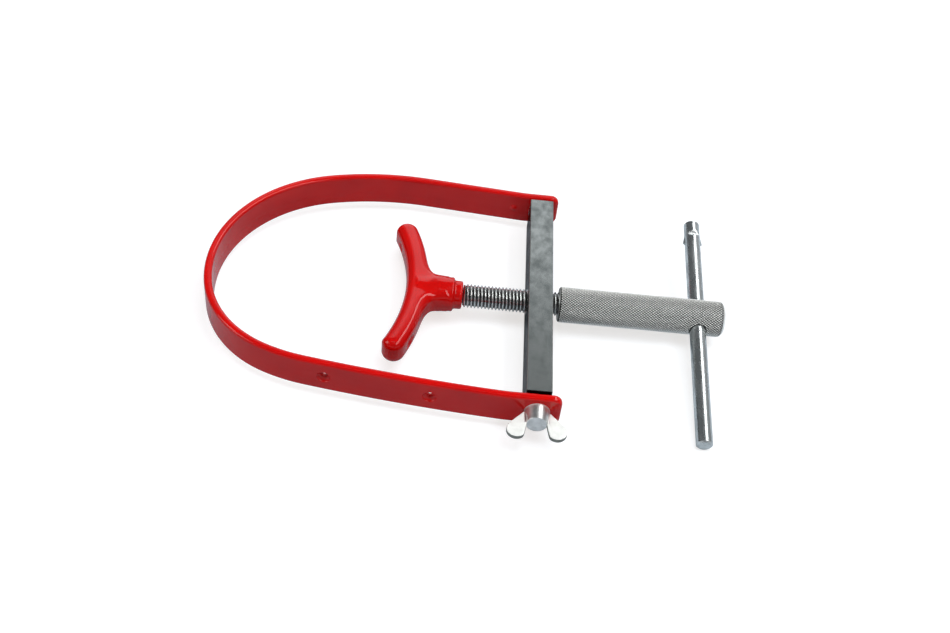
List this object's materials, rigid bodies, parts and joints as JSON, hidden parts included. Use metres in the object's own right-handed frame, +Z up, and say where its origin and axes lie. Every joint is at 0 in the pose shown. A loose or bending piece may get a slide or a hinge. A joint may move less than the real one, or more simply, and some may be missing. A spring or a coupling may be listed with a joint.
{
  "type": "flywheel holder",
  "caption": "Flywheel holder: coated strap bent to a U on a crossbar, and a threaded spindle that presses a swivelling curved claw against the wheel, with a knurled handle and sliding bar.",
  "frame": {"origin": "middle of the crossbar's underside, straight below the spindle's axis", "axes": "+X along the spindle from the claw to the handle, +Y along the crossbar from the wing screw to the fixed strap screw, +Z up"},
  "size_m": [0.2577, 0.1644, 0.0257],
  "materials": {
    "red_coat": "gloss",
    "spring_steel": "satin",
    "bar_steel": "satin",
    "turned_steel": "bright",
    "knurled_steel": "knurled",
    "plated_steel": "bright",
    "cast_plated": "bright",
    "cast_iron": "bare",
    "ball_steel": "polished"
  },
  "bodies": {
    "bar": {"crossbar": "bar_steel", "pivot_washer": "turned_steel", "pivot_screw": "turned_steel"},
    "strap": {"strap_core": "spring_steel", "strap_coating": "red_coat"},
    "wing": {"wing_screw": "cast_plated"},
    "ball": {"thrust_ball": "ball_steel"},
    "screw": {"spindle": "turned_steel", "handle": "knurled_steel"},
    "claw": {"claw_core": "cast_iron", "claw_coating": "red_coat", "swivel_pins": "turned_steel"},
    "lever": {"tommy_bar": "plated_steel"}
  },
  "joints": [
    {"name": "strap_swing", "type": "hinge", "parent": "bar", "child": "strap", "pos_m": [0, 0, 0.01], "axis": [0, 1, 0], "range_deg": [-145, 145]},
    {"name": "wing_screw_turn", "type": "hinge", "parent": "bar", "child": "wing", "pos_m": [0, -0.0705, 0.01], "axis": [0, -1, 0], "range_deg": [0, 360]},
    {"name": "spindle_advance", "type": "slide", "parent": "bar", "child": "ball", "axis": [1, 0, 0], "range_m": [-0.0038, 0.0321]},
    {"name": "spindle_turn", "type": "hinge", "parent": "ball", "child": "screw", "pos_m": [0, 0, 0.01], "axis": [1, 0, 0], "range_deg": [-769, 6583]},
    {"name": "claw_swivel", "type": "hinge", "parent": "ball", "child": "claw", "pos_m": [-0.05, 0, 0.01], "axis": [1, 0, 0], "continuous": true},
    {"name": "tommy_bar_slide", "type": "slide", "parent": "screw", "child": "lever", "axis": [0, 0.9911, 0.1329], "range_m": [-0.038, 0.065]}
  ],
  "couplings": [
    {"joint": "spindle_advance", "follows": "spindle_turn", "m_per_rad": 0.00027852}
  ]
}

+--

WORK TO DO:
Return all the data above once more, precisely as given.

FINAL RESULT:
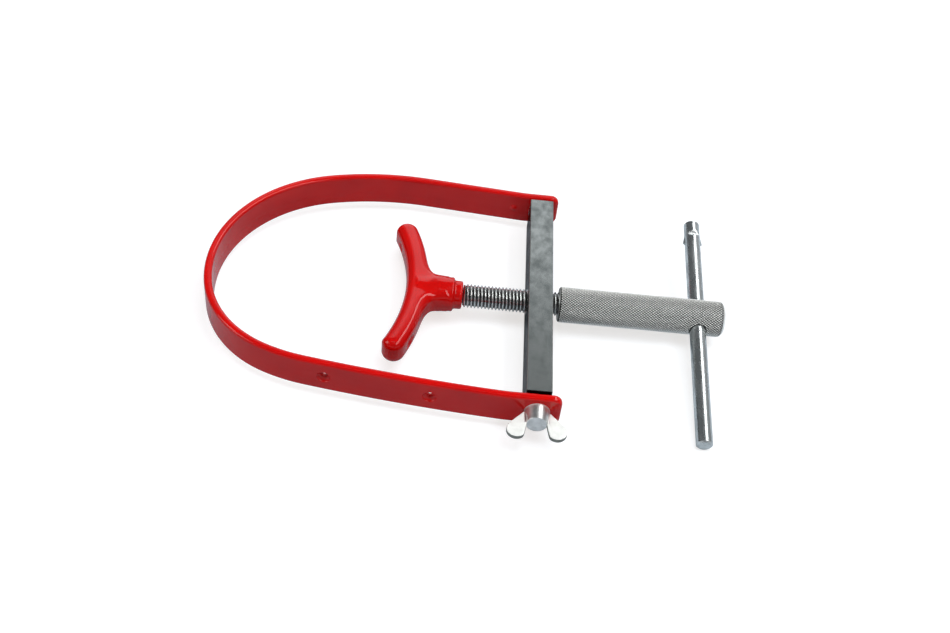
List this object's materials, rigid bodies, parts and joints as JSON, hidden parts included. Use metres in the object's own right-handed frame, +Z up, and say where its origin and axes lie. Every joint is at 0 in the pose shown. A loose or bending piece may get a slide or a hinge. A joint may move less than the real one, or more simply, and some may be missing. A spring or a coupling may be listed with a joint.
{
  "type": "flywheel holder",
  "caption": "Flywheel holder: coated strap bent to a U on a crossbar, and a threaded spindle that presses a swivelling curved claw against the wheel, with a knurled handle and sliding bar.",
  "frame": {"origin": "middle of the crossbar's underside, straight below the spindle's axis", "axes": "+X along the spindle from the claw to the handle, +Y along the crossbar from the wing screw to the fixed strap screw, +Z up"},
  "size_m": [0.2577, 0.1644, 0.0257],
  "materials": {
    "red_coat": "gloss",
    "spring_steel": "satin",
    "bar_steel": "satin",
    "turned_steel": "bright",
    "knurled_steel": "knurled",
    "plated_steel": "bright",
    "cast_plated": "bright",
    "cast_iron": "bare",
    "ball_steel": "polished"
  },
  "bodies": {
    "bar": {"crossbar": "bar_steel", "pivot_washer": "turned_steel", "pivot_screw": "turned_steel"},
    "strap": {"strap_core": "spring_steel", "strap_coating": "red_coat"},
    "wing": {"wing_screw": "cast_plated"},
    "ball": {"thrust_ball": "ball_steel"},
    "screw": {"spindle": "turned_steel", "handle": "knurled_steel"},
    "claw": {"claw_core": "cast_iron", "claw_coating": "red_coat", "swivel_pins": "turned_steel"},
    "lever": {"tommy_bar": "plated_steel"}
  },
  "joints": [
    {"name": "strap_swing", "type": "hinge", "parent": "bar", "child": "strap", "pos_m": [0, 0, 0.01], "axis": [0, 1, 0], "range_deg": [-145, 145]},
    {"name": "wing_screw_turn", "type": "hinge", "parent": "bar", "child": "wing", "pos_m": [0, -0.0705, 0.01], "axis": [0, -1, 0], "range_deg": [0, 360]},
    {"name": "spindle_advance", "type": "slide", "parent": "bar", "child": "ball", "axis": [1, 0, 0], "range_m": [-0.0038, 0.0321]},
    {"name": "spindle_turn", "type": "hinge", "parent": "ball", "child": "screw", "pos_m": [0, 0, 0.01], "axis": [1, 0, 0], "range_deg": [-769, 6583]},
    {"name": "claw_swivel", "type": "hinge", "parent": "ball", "child": "claw", "pos_m": [-0.05, 0, 0.01], "axis": [1, 0, 0], "continuous": true},
    {"name": "tommy_bar_slide", "type": "slide", "parent": "screw", "child": "lever", "axis": [0, 0.9911, 0.1329], "range_m": [-0.038, 0.065]}
  ],
  "couplings": [
    {"joint": "spindle_advance", "follows": "spindle_turn", "m_per_rad": 0.00027852}
  ]
}